Monthly Archives: February 2013

Dual-Stacked at Home

So the strangest thing happened out of the blue last week… Swisscom sent me a new xDSL router for free without any warning.  I called the service desk and they told me it was because I was being upgraded from ADSL to VDSL.  Cool, I thought, and waited.  About 3 days later, my Internet went down, so I figured it must be time for the upgrade ( for a telecom company, Swisscom is not too hot on communication ).   Sure enough, after some messing around and a call to the service desk again (both filters which were included with the router were DOA), I finally got the connection back up and was able to log into the customer center to check out my WLAN SSID/key and my admin password, etc. for the router.  Then I noticed it… at the bottom of the Router Setup Page was the option to enable IPv6 with the text:

Internet traffic would not be able to work without IP addresses which are assigned to any internet user.
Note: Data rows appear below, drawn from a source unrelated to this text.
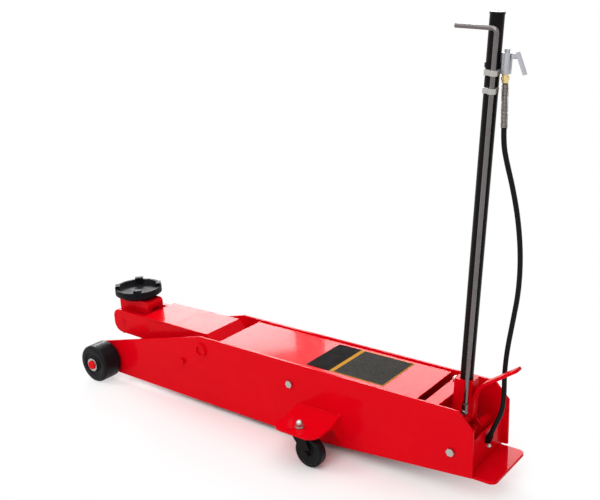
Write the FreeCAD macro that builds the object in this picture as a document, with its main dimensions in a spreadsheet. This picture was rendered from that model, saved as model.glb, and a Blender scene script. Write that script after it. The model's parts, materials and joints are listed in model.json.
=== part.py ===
import FreeCAD, Part
import math
import os
import Sketcher
from FreeCAD import Placement, Rotation, Vector

# Long-chassis air and hydraulic floor jack, in millimetres.
# +X points to the handle end, +Z up, and Z = 0 is the floor. The saddle is at -X.
# The origin is at the middle of the overall length and width.

SIZES = {
    # frame
    "overall_length": 1420, "pedal_overhang": 66, "frame_width": 200, "plate_thickness": 6,
    "plate_top": 226, "nose_bottom": 15, "nose_radius": 45, "rear_bottom": 59, "bend_from_rear": 469,
    "corner_length": 40, "corner_drop": 43, "fit_gap": 0.3, "running_gap": 0.05, "weld_gap": 0.05,
    # front wheels
    "wheel_radius": 60, "wheel_width": 66, "wheel_gap": 4, "axle_radius": 14, "washer_radius": 21,
    "washer_thickness": 4, "axle_end": 4,
    # covers
    "cover_drop": 4, "cover_thickness": 3, "cover_rear": 157, "cover_flange": 18, "cover_to_pivot": 67,
    "placard_rear": 260, "placard_length": 242, "placard_width": 155, "placard_thickness": 1,
    "strip_past_socket": 4, "strip_length": 38, "strip_thickness": 6,
    "panel_from_rear": 14, "panel_thickness": 6, "panel_top": 136,
    "foot_overhang": 52, "foot_inside": 60, "foot_thickness": 8, "foot_width": 176, "foot_corner": 18,
    # lifting arm
    "saddle_behind_axle": 56, "pin_before_saddle": 24, "pin_height": 176, "arm_reach": 389,
    "pivot_height": 184, "arm_half_width": 72, "cheek_thickness": 12, "arm_top": 223,
    "arm_plate_thickness": 4, "arm_plate_front": 271, "pivot_radius": 14, "sleeve_radius": 19,
    "arm_nose_half_width": 57, "arm_nose_reach": 42, "arm_nose_rise": 38, "arm_nose_drop": 38,
    "arm_nose_rear": 102, "arm_toe_reach": 56, "arm_toe_drop": 14, "arm_heel_reach": 30,
    "arm_heel_drop": 26, "arm_belly_drop": 23, "arm_belly_front": 62, "rest_gap": 0.6,
    "boss_radius": 20, "boss_height": 7, "arm_pin_radius": 10, "tube_radius": 14,
    "tube_behind_pin": 132, "tube_drop": 6, "pin_end": 2,
    "rest_before_pivot": 81, "rest_height": 129.4, "rest_radius": 9, "rest_inner": 56,
    # levelling links
    "link_ahead": 20, "link_drop": 38, "link_pin_radius": 8, "link_inner": 34, "link_thickness": 8,
    "link_half_height": 7, "open_pivot_gap": 0.6, "link_eye_radius": 13,
    # saddle
    "bracket_half_width": 32, "bracket_wall": 10, "bracket_top": 250, "bracket_roof": 24,
    "bracket_front": 34, "bracket_rear": 98, "bracket_heel_drop": 16, "bracket_toe_reach": 30,
    "bracket_toe_drop": 24, "slot_half_width": 15, "slot_height": 13, "stem_radius": 16, "stem_end": 4,
    "saddle_radius": 74,
    "saddle_rim": 284, "saddle_floor": 270, "saddle_edge": 264, "saddle_foot": 52, "rim_thickness": 8,
    "rim_slope": 7, "lug_top": 292, "lug_width": 26,
    "lug_depth": 15,
    # crank and ram
    "crank_radius": 90, "crank_angle": 27.5, "crank_inner": 14, "crank_thickness": 10,
    "crank_pin_radius": 9, "head_half_length": 20, "head_bottom": 72, "head_top": 126,
    "slot_side_gap": 0.9, "slot_end_gap": 1.5, "ram_radius": 14, "ram_height": 99, "ram_length": 251,
    "barrel_radius": 34, "barrel_from_pivot": 173, "barrel_rear": 400, "barrel_bore": 155,
    "jacket_radius": 46, "jacket_behind_front": 140,
    "block_rear": 330, "block_half_width": 60, "block_bottom": 60, "block_top": 150,
    "cradle_thickness": 12, "cradle_margin": 20,
    # handle
    "yoke_from_rear": 57, "yoke_height": 114, "yoke_shaft_radius": 9, "yoke_sleeve_radius": 15,
    "handle_lean": 3.75, "handle_ahead": 22, "handle_radius": 16, "handle_wall": 2.5,
    "handle_bottom": 44, "handle_top": 1004, "socket_side": 44, "socket_bottom": 40, "socket_top": 150,
    "yoke_plate_thickness": 6, "yoke_overlap": 22, "lug_reach": 30, "lug_inner": 10, "lug_thickness": 6,
    "lug_angle": 25, "roller_radius": 9, "clamp_drop": 14, "clamp_radius": 5, "clamp_reach": 5,
    "clamp_head_radius": 9.5, "pedal_bottom": 56, "pedal_corner": 130, "pedal_slope": 39,
    "pedal_reach": 102.96, "pedal_bend": 80, "pedal_thickness": 8, "pedal_width": 26,
    "rod_radius": 5, "rod_behind": 18, "rod_side": 35, "rod_bottom": 84, "rod_top": 978,
    "rod_bend": 10, "grip_length": 86, "ball_radius": 8.5, "ball_seat": 1.5, "collar_wall": 2.5,
    "collar_height": 16, "guide_height": 12, "guide_wall": 4, "guide_upper": 124, "guide_lower": 162,
    "cap_height": 5, "cap_plug": 20, "cap_lip": 1,
    "plunger_height": 85, "plunger_radius": 9, "pump_radius": 18, "pump_rear": 130, "plunger_length": 140,
    # air valve and hose
    "valve_height": 883, "valve_length": 44, "valve_radius": 12, "valve_behind": 30,
    "nub_height": 8, "nub_radius": 6, "band_rise": 10, "band_height": 12, "band_wall": 2.5,
    "bridge_half": 5, "ear_reach": 4.5, "ear_low": 12, "ear_top": 1,
    "fitting_length": 20, "fitting_radius": 7.5, "fitting_collar": 1.5, "relief_length": 97,
    "relief_radius": 8, "hose_radius": 6, "lever_length": 45, "lever_wall": 4, "lever_angle": 25,
    "lever_standoff": 7, "lever_heel": 5, "lever_cheek": 4, "lever_cheek_front": 3,
    "lever_pin_behind": 17, "lever_pin_drop": 6, "lever_pin_radius": 2, "ear_half": 3.5,
    "elbow_height": 112, "elbow_radius": 8, "elbow_reach": 5, "elbow_rise": 18, "elbow_inlet": 8,
    "elbow_slope": 70, "hose_drop": 33, "hose_climb": 30, "swivel_gap": 0.6,
    # casters
    "caster_from_rear": 448, "caster_side": 185, "caster_trail": 33, "caster_radius": 42,
    "caster_width": 27, "caster_headroom": 10, "flange_thickness": 6, "flange_side": 222,
    "bracket_length": 139, "bracket_rise": 14, "crown_thickness": 5, "crown_gap": 2,
    "fork_thickness": 4, "fork_gap": 2, "kingpin_radius": 6, "caster_axle_radius": 5,
    "crown_radius": 26, "shelf_length": 30, "leg_front": 18, "tread_chamfer": 3, "axle_nut_radius": 8,
    "axle_nut_height": 4, "strip_wall": 6, "strip_drop": 54, "web_reach": 50, "flange_corner": 32,
    "gusset_thickness": 5, "gusset_drop": 48, "gusset_front": 30, "gusset_rear": 36,
    "nut_washer": 3, "nut_washer_radius": 13, "nut_height": 9, "nut_dome": 9.4, "kingpin_head": 4,
    # bolts
    "bolt_radius": 8, "bolt_head_radius": 11, "bolt_head_height": 7, "tie_from_rear": 544, "tie_height": 163,
    "screw_height": 88, "screw_side": 14, "screw_radius": 6.5, "spacer_radius": 12, "shaft_end": 2,
    "stop_end": 1, "stub_inside": 2,
}

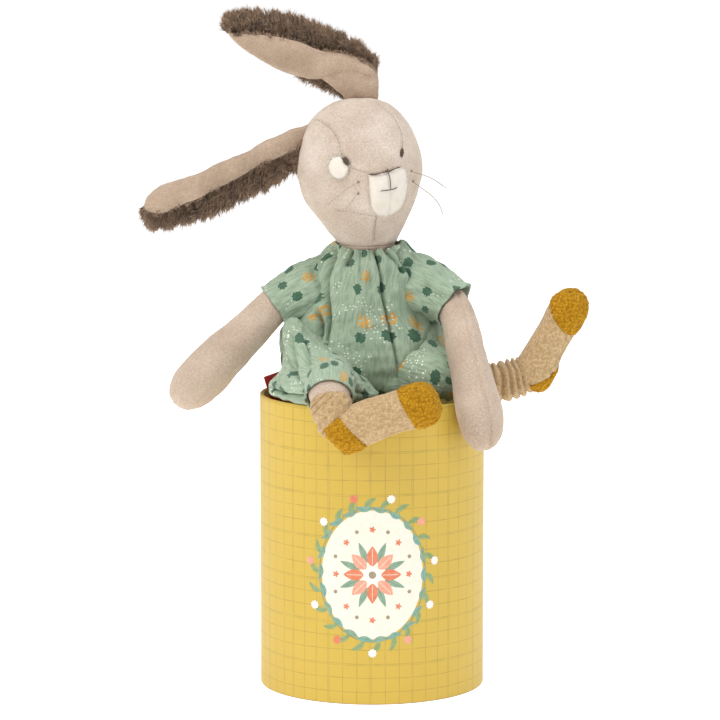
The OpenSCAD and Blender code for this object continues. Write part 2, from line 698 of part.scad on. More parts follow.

IPv6 is the newest version of a protocol which, among others, defines the format of IP addresses. IPv6 has the advantage of enabling longer IP-addresses. Hence, the amount of available addresses increases significantly. Swisscom makes every effort to provide cutting-edge services to our customers. Therefore, interested customers may already activate IPv6 directly here.

How cool is that? So I selected the option to turn IPv6 on and within a few seconds, my Windows7 PC showed a new public IPv6 address along side my old, dare I say, legacy RFC1918 IPv4 address.    Interesingly, my Windows Vista PC also came up with both addresses and seems no worse for the ware….  Yay!